Biologic hallmarks of MTHFR deficiency are moderately low plasma folate levels, hyperhomocysteinemia, hypomethioninemia, and absence of methylmalonic aciduria, which is present in cobalamin metabolism disorders.² MTHFR deficiency presents with heterogeneous neurologic symptoms (eg, encephalopathy, psychomotor delay, gait disorder, spastic paraparesis, psychotic episodes, cognitive disorder, epilepsy), which may also be associated with thrombotic events.³ Neonatal forms are usually more severe and are related to the lowest level of residual MTHFR activity. Adolescent or adult onset MTHFR deficiency is rare.

MTHFR deficiency is caused by genetic defects in MTHFR, the rate-limiting enzyme in the methionine cycle. There are 2 common MTHFR sequence variations that lead to MTHFR deficiency. In the more significant of the 2 sequence variations, the individual is homozygous for the MTHFR 677C>T polymorphism,² which is the most common genetic cause of hyperhomocysteinemia. The other variant is caused by a homologous MTHFR 1298A>C polymorphism.²

The MTHFR sequence variation leads to an enzymatic deficiency that results in a reduction in synthesis of 5-methyl-tetrahydrofolate (5MTHF)—the biologically active form of folate—which is a cofactor necessary for the remethylation of homocysteine into methionine. Homocysteine is converted into methionine in the methionine cycle; therefore, defects in MTHFR can lead to hyperhomocysteinemia. The most common form of genetic hyperhomocysteinemia results from production of a thermolabile variant of MTHFR with reduced enzymatic activity. Elevations in plasma homocysteine levels can also result from deficiencies in folate, vitamin B6, or vitamin B12.

Metabolic therapeutic strategies aim at enhancing methionine synthesis (using vitamins B9 and B12), bypassing methionine synthase using betaine (a cofactor of another enzyme involved in homocysteine remethylation), and supplementing methionine if needed.⁴

Elevated homocysteine levels are likely to promote thrombotic events. Hypomethioninemia may decrease global methylation reactions in the central nervous system, which may affect myelin as evidenced by white matter abnormalities often found in cerebral MRI scans of individuals with MTHFR deficiency.⁵

Conclusion
This case highlights the importance of promptly diagnosing the cause of spastic paraparesis, because early identification facilitates effective treatment. The initial evaluation results suggested hereditary spastic paraparesis, a condition typically without a definitive treatment. However, considering the history of cerebral venous sinus thrombosis, homocysteine levels were checked. Elevated homocysteine levels can be indicative of MTHFR deficiency, which is treatable.

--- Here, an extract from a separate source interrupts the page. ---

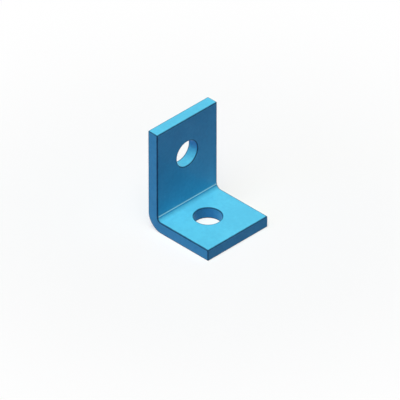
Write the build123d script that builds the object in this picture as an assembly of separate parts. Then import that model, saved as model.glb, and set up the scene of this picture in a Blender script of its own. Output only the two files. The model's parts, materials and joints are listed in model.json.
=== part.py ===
from build123d import *
import os

# Strut angle fitting: a corner angle for bolted framing, made from one length of flat steel bar.
# The bar is cropped square at both ends, punched with one bolt hole in each leg, pressed to a right
# angle and painted, so the whole fitting is a single solid.
#
# It stands as it is used. The base leg lies flat and points towards -Y, the upright leg rises at the
# back, and the width of the bar runs along X. The origin is the centre of the base leg's bolt hole, on
# the bottom seating face. All sizes are in millimetres.

# The flat bar
bar_width = 41.275  # 1 5/8 in
bar_thickness = 6.35  # 1/4 in
rolled_edge_radius = 0.5  # the bar's four long edges, left slightly round by the rolls

# The two legs, each measured over the outside of the angle
base_leg_length = 41.275  # 1 5/8 in
upright_leg_length = 57.15  # 2 1/4 in
cropped_edge_radius = 0.35  # the edges round the two cropped ends, taken off by tumbling

# The pressed bend
inner_bend_radius = 2.5  # the nose of the press tool

# The bolt holes, one in the middle of each leg's width
bolt_hole_diameter = 14.2875  # 9/16 in, clears a 1/2 in or M12 bolt
base_hole_to_end = 20.6375  # 13/16 in, hole centre to the base leg's free end
upright_hole_to_end = 20.6375  # 13/16 in, hole centre to the upright leg's free end
punch_rollover_radius = 0.5  # rim on the seating face, where the punch went in and dragged the steel down
punch_exit_radius = 0.25  # rim on the inner face, where the burr has been knocked off

# Places that follow from those sizes
outer_bend_radius = inner_bend_radius + bar_thickness
base_end_y = -base_hole_to_end
back_face_y = base_end_y + base_leg_length
upright_hole_z = upright_leg_length - upright_hole_to_end
bend_axis_y = back_face_y - outer_bend_radius
bend_axis_z = outer_bend_radius


def bent_bar():
    """The flat bar's section carried along the angle: straight, round the bend, and straight again."""
    section = RectangleRounded(bar_width, bar_thickness, rolled_edge_radius)

    # The base leg starts where the bend ends, and runs to its free end.
    base_start = Plane(origin=(0, bend_axis_y, bar_thickness / 2), x_dir=(1, 0, 0), z_dir=(0, -1, 0))
    base_leg = extrude(base_start * section, amount=base_leg_length - outer_bend_radius)

    # A quarter turn about an axis across the width takes the same section up to the vertical.
    bend_axis = Axis((0, bend_axis_y, bend_axis_z), (1, 0, 0))
    bend = revolve(base_start * section, axis=bend_axis, revolution_arc=90)

    upright_start = Plane(origin=(0, back_face_y - bar_thickness / 2, bend_axis_z), z_dir=(0, 0, 1))
    upright_leg = extrude(upright_start * section, amount=upright_leg_length - outer_bend_radius)

    return base_leg + bend + upright_leg


def break_cropped_ends(bar):
    """Round the closed outline of each free end a little."""
    base_end = bar.faces().sort_by(Axis.Y)[0]
    upright_end = bar.faces().sort_by(Axis.Z)[-1]
    return fillet(base_end.edges() + upright_end.edges(), cropped_edge_radius)


def punch_bolt_hole(bar, seat):
    """Punch one hole, from the seating face inwards.

    seat is a plane on the seating face, with its origin at the hole's centre and its normal pointing
    into the steel. The rim on the seat gets the rollover, and the rim on the inner face a small break.
    """
    punched = bar - extrude(seat * Circle(bolt_hole_diameter / 2), amount=bar_thickness)
    for depth, rim_radius in ((0, punch_rollover_radius), (bar_thickness, punch_exit_radius)):
        rim_centre = seat.from_local_coords((0, 0, depth))
        rims = punched.edges().filter_by(lambda edge: edge.is_closed)
        punched = fillet(rims.sort_by_distance(rim_centre)[0], rim_radius)
    return punched


base_seat = Plane(origin=(0, 0, 0), x_dir=(1, 0, 0), z_dir=(0, 0, 1))
upright_seat = Plane(origin=(0, back_face_y, upright_hole_z), x_dir=(1, 0, 0), z_dir=(0, -1, 0))

angle_fitting = break_cropped_ends(bent_bar())
angle_fitting = punch_bolt_hole(angle_fitting, base_seat)
angle_fitting = punch_bolt_hole(angle_fitting, upright_seat)

os.makedirs("parts", exist_ok=True)
export_step(angle_fitting, "parts/angle_fitting.step")
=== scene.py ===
# %% [markdown]
# # A strut angle fitting
#
# The real fitting is one length of flat steel bar. It is cropped to length, punched with two bolt
# holes, pressed to a right angle and powder coated blue. This lesson makes it in the same order: a
# flat blank first, then the press, then the paint, and last the floor, the lamps and the camera.
#
# The frame is the measured solid. It says how large the fitting is and where its holes are, and the
# piece made here takes its place without moving or resizing it. Blender works in metres.

# %% Load the frame
import json
import bmesh
import bpy
import numpy as np
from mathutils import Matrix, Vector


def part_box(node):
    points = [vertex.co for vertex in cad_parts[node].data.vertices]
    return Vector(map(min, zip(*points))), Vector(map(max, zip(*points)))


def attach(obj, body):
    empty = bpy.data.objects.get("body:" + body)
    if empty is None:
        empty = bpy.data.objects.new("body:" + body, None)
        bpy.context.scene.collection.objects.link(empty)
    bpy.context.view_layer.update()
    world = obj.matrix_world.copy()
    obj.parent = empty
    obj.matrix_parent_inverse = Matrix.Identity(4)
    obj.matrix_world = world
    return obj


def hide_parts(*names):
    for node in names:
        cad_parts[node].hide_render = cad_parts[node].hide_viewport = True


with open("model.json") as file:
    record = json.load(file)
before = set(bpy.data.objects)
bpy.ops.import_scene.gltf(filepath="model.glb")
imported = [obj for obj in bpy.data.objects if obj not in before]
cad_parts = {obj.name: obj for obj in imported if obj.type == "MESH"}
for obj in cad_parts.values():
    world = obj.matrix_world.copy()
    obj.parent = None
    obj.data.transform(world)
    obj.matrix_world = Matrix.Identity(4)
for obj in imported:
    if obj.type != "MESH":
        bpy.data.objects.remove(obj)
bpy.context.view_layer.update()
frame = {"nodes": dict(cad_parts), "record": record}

# %% [markdown]
# ## Measure the solid
#
# The real fitting comes in a few sizes, and a maker changes a length without drawing the rest again.
# Every size could be typed in here, but then the picture and the solid would drift apart as soon as
# one of them changed. So the sizes are read: the lengths from the solid's box, the thickness and the
# holes from the record's mounts, and the outside radius of the bend from the mesh itself, where it is
# the height at which the flat back face begins.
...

The key takeaway from this case is the recommendation to test homocysteine levels in individuals presenting with unexplained spastic paraparesis or neuropsychiatric symptoms. MTHFR deficiency—a condition that can be managed through treatment (such as folate supplementation)—might be overlooked in such cases. Early diagnosis and treatment of MTHFR deficiency could potentially improve outcomes by preventing further neurologic damage associated with elevated homocysteine levels.